The “SNL” system feeds new comic talent straight into the American mainline, creating stars who go on to other film and TV projects with stunning regularity. They are chosen by Michaels for the cast based on their ability to create characters that strike a nerve with the audiences.

There’s a long tradition of self-created characters who have caught on with the public, from the very beginning with John Belushi’s samurai character (speaking gibberish Japanese), the Olympic Restaurant  “Cheezbuger, cheeburger” skit, the Coneheads and the nerds of the early years, through Carvey’s Church Lady or Myers and Carvey as Wayne and Garth of “Wayne’s World,” from Franken’s Stuart Smalley to Wiig’s current Target lady and mischievous Gilly.

The tradition of making those popular characters into recurring bits continues, with the characters interacting with the show’s guest hosts. Current cast member Kenan Thompson told Movieline Magazine, “I wanted to do a sketch where I was singing and it just kind of became this thing with a talk-show host who’s singing and never lets his guests talk.” Thompson’s invention, motor-mouthed talk-show host DeAndre Cole, has drawn a who’s who of celebrities—everyone from actor Robert De Niro and singer Paul Simon to boxer Mike Tyson and former Vice President Al Gore—to his “What Up With That?” talk show and then all but ignored them.

But political impersonations have been “SNLs’” bread and butter, right from the beginning.

Initially, when he played Gerald Ford, Chevy Chase did nothing to make himself look or sound like the then-president, beyond stumbling, dropping things and otherwise acting as though he was having trouble negotiating the reality of this dimension. Aykroyd, on the other hand, wore wigs, mimicked voices and otherwise assumed as much of a resemblance to both Richard Nixon and Jimmy Carter as he could.

“I don’t think Jimmy Carter was unhappy with what we did, but I heard that Nixon was upset,” Aykroyd says.

Every subsequent president has had his imitator: Phil Hartman as Ronald Reagan; Dana Carvey and Will Ferrell as Bush I and II; Hartman and Darrell Hammond as Bill Clinton; Fred Armisen as Barack Obama.
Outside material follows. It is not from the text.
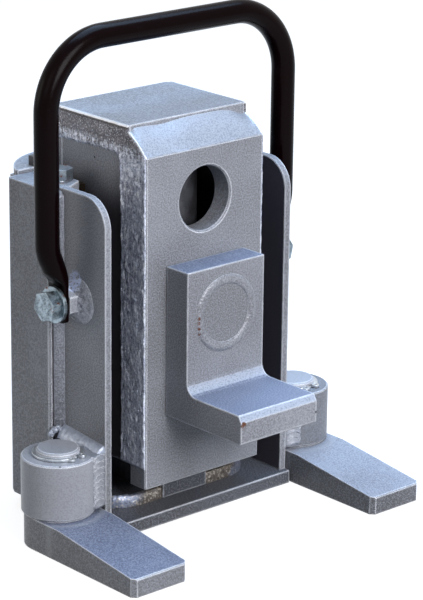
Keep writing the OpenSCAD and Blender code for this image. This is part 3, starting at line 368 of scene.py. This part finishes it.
# The material of each slot
MATERIALS = {
    "grey_paint": paint("paint_silver_grey"),
    "bronze_weld": bronze_bead(),
    "bronze": metal("bronze_greased", rgb(44, 37, 30), rgb(68, 57, 42), 0.42, 1.0, brushed=(1, 1, 9)),
    "zinc": metal("zinc_plating", rgb(70, 79, 85), rgb(146, 159, 166), 0.34, 0.8, rust=0.04, wide_mm=5.0),
    "dark_steel": metal("steel_dark", rgb(62, 62, 66), rgb(92, 93, 98), 0.44, 1.0, brushed=(1, 1, 8), metallic=0.8),
    "bright_steel": metal("steel_ground", rgb(150, 152, 156), rgb(186, 188, 192), 0.28, 0.7),
    "chrome_rod": metal("chrome_hard", rgb(140, 143, 148), rgb(160, 163, 168), 0.16, 0.5, brushed=(1, 1, 12),
                        metallic=1.0),
    "rubber_black": soft("rubber_seal", rgb(26, 26, 27), rgb(38, 38, 40), 0.62),
    "plastic_dark": soft("plastic_breather", rgb(30, 30, 33), rgb(48, 48, 52), 0.50),
    "black_paint": enamel("enamel_black_socket", rgb(24, 24, 26), rgb(34, 34, 36), 0.34, 0.2),
    "handle_black": enamel("enamel_black_handle", rgb(8, 0, 1), rgb(10, 1, 2), 0.22, 0.0, 0.05,
                           scuff=((-104.5, -22.5, 175.5), 3.2)),
}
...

Indeed, Ford himself even taped a cold opening for the episode that his press secretary Ron Nessen hosted: “I had to shoot Ford saying, ‘Live from New York,’ and ‘I’m Gerald Ford and you’re not,’ ” Lorne Michaels told Tom Shales for Live From New York. “Ford does it, but the line reading is wrong. We’d done two or three takes, and to relax him, I said to him—my sense of humor at the time—‘Mr. President, if this works out, who knows where it will lead?’ Which was completely lost on him.”
George H.W. Bush was so flattered by Carvey’s impression that, shortly after losing the 1992 election to Clinton, he invited Carvey and his wife to spend a night at the White House.